Type of cheese developed in Europe

Trappista (Trapist sir) (Трапист сир) is a traditional semi-hard cow's-milk cheese made in France, Belgium, Bosnia and Herzegovina and Hungary. It was created by the Trappist monks of Port-du-Salut Abbey in France.

==History==
The origins of the cheese can be traced back to the 18th-century monks of the French abbey of Port-du-Salut. The secret recipe found its way to Bosnia and Herzegovina with the arrival of Cistercian Trappists and establishment of Mariastern Abbey, Banja Luka in 1869. The monks lent portions of their name, Trapisti, to the entire neighborhood, and left a prominent legacy in the area through the production of both this famous cheese and a beer.

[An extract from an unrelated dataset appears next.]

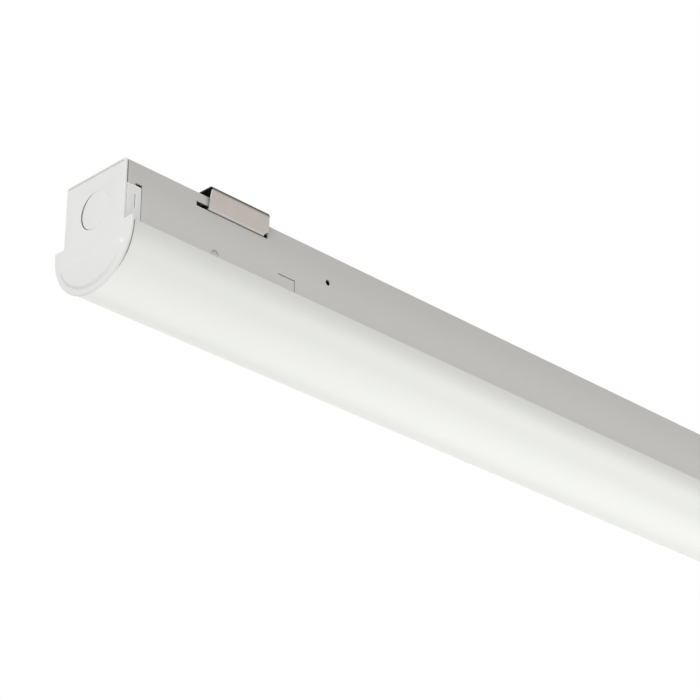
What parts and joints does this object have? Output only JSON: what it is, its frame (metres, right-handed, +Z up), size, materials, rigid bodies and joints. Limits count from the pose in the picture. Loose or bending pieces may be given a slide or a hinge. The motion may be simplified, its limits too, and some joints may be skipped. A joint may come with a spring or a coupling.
{
  "type": "strip light",
  "caption": "Long white ceiling strip light: folded steel channel on spring clips, half round frosted lens, and flat moulded end caps with a knockout.",
  "frame": {"origin": "in the ceiling plane, midway between the centre screw holes of the two clips", "axes": "+X along the light from the near cap to the far cap, +Z up to the ceiling, -Y towards the side that the picture shows"},
  "size_m": [1.2216, 0.06, 0.0741],
  "materials": {
    "white_steel": "baked white enamel, satin",
    "clip_steel": "bare spring steel",
    "plated_steel": "zinc plated",
    "cap_plastic": "moulded white, fine satin texture",
    "lens_plastic": "frosted extruded diffuser",
    "board": "white solder mask",
    "chip": "phosphor, unlit",
    "white_plastic": "moulded white nylon",
    "grommet_rubber": "matt black",
    "driver_board": "green circuit board with parts",
    "terminal_grey": "moulded light grey",
    "lead_red": "lead insulation",
    "lead_blue": "lead insulation",
    "lead_black": "lead insulation",
    "lead_white": "lead insulation",
    "lead_green": "lead insulation",
    "ring_copper": "tin plated copper",
    "connector_orange": "moulded orange"
  },
  "bodies": {
    "housing": {"channel": "white_steel", "strap_near": "plated_steel", "strap_middle": "plated_steel", "strap_far": "plated_steel", "back_knockouts": "white_steel"},
    "gear_tray": {"tray": "white_steel", "tray_screws": "plated_steel", "led_board_near": "board", "led_board_far": "board", "led_chips_near": "chip", "led_chips_far": "chip", "jumper_connector_near": "white_plastic", "jumper_connector_far": "white_plastic", "board_jumpers": "lead_white", "feed_connector": "white_plastic", "board_rivets": "white_plastic", "grommet": "grommet_rubber", "driver_base": "plated_steel", "driver_cover": "plated_steel", "driver_board": "driver_board", "driver_terminal_output": "terminal_grey", "driver_terminal_input": "terminal_grey", "driver_screws": "plated_steel", "feed_lead_positive": "lead_red", "feed_lead_negative": "lead_blue", "line_lead": "lead_black", "neutral_lead": "lead_white", "ground_lead": "lead_green", "ground_ring": "ring_copper", "ground_screw": "lead_green", "supply_plug": "connector_orange"},
    "diffuser": {"lens": "lens_plastic"},
    "near_cap": {"end_cap_near": "cap_plastic", "cap_knockout_near": "cap_plastic"},
    "far_cap": {"end_cap_far": "cap_plastic", "cap_knockout_far": "cap_plastic"},
    "near_clip": {"clip_near": "clip_steel"},
    "far_clip": {"clip_far": "clip_steel"},
    "wire_socket": {"supply_socket": "connector_orange"}
  },
  "joints": [
    {"name": "tray_drop", "type": "slide", "parent": "housing", "child": "gear_tray", "axis": [0, 0, -1], "range_m": [0, 0.1]},
    {"name": "lens_drop", "type": "slide", "parent": "gear_tray", "child": "diffuser", "axis": [0, 0, -1], "range_m": [0, 0.08]},
    {"name": "near_cap_pull", "type": "slide", "parent": "housing", "child": "near_cap", "axis": [-1, 0, 0], "range_m": [0, 0.02]},
    {"name": "far_cap_pull", "type": "slide", "parent": "housing", "child": "far_cap", "axis": [1, 0, 0], "range_m": [0, 0.02]},
    {"name": "near_clip_slide", "type": "slide", "parent": "housing", "child": "near_clip", "axis": [1, 0, 0], "range_m": [-0.007, 0.003]},
    {"name": "far_clip_slide", "type": "slide", "parent": "housing", "child": "far_clip", "axis": [-1, 0, 0], "range_m": [-0.007, 0.003]},
    {"name": "wire_socket_pull", "type": "slide", "parent": "gear_tray", "child": "wire_socket", "axis": [1, 0, 0], "range_m": [0, 0.012]}
  ]
}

Cheese with the same name has also been mass produced in Hungary since the 1960s, optimized to efficiently use milk leftovers from butter and quark production. It remains very popular today, but the recipe does not resemble the traditional French Trappista.

==Production and characteristic==
Trappista is based on a secret recipe but is also produced on an industrial scale. The cheese melts easily and has a mild flavor. It has a pale yellowish color with sparsely distributed holes of 3–5 mm. It is typically packaged in red plastic foil. Typical packages include 1.5 kg large and 1/2 kg small "wheels", as well as various slices and blocks.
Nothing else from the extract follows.